((
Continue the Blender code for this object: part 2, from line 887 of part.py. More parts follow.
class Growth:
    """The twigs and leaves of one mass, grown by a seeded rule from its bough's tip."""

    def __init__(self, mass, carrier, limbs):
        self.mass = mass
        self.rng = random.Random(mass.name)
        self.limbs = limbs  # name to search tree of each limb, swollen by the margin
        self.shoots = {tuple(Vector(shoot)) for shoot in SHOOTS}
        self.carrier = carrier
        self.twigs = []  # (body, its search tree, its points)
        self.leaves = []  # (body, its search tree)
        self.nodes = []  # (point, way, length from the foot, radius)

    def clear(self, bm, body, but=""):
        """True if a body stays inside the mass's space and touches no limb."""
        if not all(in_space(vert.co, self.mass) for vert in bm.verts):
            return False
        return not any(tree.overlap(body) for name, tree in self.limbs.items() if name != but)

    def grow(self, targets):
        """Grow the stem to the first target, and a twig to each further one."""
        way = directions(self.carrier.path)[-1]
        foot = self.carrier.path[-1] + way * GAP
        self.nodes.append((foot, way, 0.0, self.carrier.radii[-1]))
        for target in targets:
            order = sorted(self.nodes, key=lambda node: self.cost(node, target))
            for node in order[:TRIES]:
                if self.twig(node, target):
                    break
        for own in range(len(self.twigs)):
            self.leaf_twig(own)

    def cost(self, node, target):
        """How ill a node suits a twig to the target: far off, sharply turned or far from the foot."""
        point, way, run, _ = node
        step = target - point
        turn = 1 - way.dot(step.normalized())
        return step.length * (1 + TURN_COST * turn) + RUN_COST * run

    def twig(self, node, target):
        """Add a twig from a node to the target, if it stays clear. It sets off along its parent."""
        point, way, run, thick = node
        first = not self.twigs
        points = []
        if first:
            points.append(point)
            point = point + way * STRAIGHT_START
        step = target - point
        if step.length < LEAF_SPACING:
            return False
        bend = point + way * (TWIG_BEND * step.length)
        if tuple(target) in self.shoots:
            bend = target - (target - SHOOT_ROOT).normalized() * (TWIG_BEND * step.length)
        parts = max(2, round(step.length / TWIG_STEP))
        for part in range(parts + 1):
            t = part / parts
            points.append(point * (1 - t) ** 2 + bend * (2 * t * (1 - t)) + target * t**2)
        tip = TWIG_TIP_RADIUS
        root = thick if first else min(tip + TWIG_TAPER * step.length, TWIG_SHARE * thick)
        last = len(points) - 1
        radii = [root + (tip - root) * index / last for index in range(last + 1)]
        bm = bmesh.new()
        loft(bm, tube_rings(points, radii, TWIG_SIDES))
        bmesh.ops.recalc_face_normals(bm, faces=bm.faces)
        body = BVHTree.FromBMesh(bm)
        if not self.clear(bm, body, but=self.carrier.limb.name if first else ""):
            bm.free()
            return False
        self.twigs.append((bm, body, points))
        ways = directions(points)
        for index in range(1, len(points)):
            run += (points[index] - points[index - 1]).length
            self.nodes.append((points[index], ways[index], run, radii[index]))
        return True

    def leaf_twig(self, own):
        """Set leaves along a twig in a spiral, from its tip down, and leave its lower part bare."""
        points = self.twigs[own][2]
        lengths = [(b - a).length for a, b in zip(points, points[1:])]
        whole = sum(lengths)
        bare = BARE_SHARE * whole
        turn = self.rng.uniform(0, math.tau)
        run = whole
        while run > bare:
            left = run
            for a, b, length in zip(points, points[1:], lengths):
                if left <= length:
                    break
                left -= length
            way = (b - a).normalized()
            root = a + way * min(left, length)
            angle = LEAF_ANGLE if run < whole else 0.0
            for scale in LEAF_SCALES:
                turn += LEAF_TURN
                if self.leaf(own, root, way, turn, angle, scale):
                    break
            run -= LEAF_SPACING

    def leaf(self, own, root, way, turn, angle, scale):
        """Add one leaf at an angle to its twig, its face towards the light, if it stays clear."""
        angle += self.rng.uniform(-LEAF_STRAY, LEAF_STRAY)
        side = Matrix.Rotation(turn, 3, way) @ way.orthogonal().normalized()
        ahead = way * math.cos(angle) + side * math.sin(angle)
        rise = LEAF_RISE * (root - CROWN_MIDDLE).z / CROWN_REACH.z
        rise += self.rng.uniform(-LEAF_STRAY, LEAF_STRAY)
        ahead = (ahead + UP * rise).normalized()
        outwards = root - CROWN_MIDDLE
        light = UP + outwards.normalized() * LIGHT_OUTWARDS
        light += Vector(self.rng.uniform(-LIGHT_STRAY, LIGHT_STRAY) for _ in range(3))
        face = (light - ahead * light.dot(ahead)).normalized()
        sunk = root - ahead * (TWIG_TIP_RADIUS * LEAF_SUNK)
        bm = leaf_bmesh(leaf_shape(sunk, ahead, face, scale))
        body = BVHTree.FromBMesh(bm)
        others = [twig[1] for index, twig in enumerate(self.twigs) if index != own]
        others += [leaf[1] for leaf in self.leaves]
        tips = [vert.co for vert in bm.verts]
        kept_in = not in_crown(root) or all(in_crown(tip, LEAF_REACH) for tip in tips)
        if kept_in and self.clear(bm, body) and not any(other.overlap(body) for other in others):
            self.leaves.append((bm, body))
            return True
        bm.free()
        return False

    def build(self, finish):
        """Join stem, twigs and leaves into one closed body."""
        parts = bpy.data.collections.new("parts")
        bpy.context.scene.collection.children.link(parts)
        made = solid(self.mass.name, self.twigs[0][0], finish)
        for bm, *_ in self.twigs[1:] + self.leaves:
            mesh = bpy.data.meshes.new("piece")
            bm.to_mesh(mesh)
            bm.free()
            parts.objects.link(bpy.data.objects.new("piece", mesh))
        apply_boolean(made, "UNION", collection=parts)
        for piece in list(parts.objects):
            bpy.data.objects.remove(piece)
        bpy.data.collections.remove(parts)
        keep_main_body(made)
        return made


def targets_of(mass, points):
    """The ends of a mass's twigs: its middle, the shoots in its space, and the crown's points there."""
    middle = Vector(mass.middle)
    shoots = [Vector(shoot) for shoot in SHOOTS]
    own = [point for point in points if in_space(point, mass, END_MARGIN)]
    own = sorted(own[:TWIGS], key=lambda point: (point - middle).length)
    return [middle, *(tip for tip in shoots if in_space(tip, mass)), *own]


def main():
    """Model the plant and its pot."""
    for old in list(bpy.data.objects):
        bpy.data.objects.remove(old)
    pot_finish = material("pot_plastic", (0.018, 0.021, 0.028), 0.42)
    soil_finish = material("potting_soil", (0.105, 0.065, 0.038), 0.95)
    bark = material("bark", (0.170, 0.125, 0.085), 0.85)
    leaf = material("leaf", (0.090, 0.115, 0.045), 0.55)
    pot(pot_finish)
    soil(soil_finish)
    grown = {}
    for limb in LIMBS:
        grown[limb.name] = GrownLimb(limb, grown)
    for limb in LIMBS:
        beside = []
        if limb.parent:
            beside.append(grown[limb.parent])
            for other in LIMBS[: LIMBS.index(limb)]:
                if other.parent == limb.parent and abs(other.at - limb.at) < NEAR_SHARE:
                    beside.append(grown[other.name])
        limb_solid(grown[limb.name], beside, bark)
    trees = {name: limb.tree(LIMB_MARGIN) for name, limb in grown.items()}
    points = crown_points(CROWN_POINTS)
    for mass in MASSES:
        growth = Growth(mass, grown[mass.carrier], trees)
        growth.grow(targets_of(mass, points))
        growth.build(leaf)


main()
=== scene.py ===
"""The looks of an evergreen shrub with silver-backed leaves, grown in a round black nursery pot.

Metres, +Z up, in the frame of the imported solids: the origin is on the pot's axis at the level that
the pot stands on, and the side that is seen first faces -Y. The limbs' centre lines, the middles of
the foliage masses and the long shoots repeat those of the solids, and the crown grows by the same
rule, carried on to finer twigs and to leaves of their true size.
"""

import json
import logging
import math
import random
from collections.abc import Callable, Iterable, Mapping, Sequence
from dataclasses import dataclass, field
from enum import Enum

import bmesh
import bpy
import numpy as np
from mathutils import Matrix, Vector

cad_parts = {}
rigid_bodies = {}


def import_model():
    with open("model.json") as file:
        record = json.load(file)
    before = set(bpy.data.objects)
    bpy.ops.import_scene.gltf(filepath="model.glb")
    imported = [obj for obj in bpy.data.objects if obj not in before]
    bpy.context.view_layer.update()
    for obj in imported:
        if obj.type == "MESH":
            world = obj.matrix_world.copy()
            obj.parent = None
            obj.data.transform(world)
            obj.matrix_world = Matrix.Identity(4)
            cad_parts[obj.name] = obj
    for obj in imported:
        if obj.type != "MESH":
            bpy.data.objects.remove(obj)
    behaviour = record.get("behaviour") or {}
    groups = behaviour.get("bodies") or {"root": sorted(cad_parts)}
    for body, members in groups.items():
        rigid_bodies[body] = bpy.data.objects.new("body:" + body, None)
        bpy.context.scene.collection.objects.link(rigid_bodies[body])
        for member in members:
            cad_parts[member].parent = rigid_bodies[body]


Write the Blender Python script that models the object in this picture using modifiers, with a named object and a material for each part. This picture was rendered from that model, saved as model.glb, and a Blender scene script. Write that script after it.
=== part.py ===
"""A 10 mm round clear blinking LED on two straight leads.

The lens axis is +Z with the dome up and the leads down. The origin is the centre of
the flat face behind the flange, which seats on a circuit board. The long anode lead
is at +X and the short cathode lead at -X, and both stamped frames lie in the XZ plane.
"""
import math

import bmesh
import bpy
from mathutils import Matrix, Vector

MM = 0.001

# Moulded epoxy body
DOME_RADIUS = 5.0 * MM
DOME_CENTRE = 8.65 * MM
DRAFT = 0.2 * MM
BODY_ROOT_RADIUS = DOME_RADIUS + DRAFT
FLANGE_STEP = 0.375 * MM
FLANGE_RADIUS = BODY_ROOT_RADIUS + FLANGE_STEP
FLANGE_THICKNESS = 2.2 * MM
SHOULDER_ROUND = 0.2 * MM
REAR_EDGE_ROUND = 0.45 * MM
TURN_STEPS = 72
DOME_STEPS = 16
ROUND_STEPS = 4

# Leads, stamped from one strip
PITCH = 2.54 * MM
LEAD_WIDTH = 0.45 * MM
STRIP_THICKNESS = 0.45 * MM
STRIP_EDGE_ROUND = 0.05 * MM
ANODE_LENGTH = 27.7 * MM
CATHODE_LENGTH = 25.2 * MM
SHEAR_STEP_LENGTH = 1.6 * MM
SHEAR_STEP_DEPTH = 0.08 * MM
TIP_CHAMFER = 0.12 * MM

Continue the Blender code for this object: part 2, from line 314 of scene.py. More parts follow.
))
**YOUR OBJECTIVE**
Would you give again, word for word, every line from the one with "bpy.context.scene.collection.objects.link(rigid_bodies[body])" through the final line of the listing above?

**RESULT OF THIS EXERCISE**
        bpy.context.scene.collection.objects.link(rigid_bodies[body])
        for member in members:
            cad_parts[member].parent = rigid_bodies[body]


Write the Blender Python script that models the object in this picture using modifiers, with a named object and a material for each part. This picture was rendered from that model, saved as model.glb, and a Blender scene script. Write that script after it.
=== part.py ===
"""A 10 mm round clear blinking LED on two straight leads.

The lens axis is +Z with the dome up and the leads down. The origin is the centre of
the flat face behind the flange, which seats on a circuit board. The long anode lead
is at +X and the short cathode lead at -X, and both stamped frames lie in the XZ plane.
"""
import math

import bmesh
import bpy
from mathutils import Matrix, Vector

MM = 0.001

# Moulded epoxy body
DOME_RADIUS = 5.0 * MM
DOME_CENTRE = 8.65 * MM
DRAFT = 0.2 * MM
BODY_ROOT_RADIUS = DOME_RADIUS + DRAFT
FLANGE_STEP = 0.375 * MM
FLANGE_RADIUS = BODY_ROOT_RADIUS + FLANGE_STEP
FLANGE_THICKNESS = 2.2 * MM
SHOULDER_ROUND = 0.2 * MM
REAR_EDGE_ROUND = 0.45 * MM
TURN_STEPS = 72
DOME_STEPS = 16
ROUND_STEPS = 4

# Leads, stamped from one strip
PITCH = 2.54 * MM
LEAD_WIDTH = 0.45 * MM
STRIP_THICKNESS = 0.45 * MM
STRIP_EDGE_ROUND = 0.05 * MM
ANODE_LENGTH = 27.7 * MM
CATHODE_LENGTH = 25.2 * MM
SHEAR_STEP_LENGTH = 1.6 * MM
SHEAR_STEP_DEPTH = 0.08 * MM
TIP_CHAMFER = 0.12 * MM

Continue the Blender code for this object: part 2, from line 314 of scene.py. More parts follow.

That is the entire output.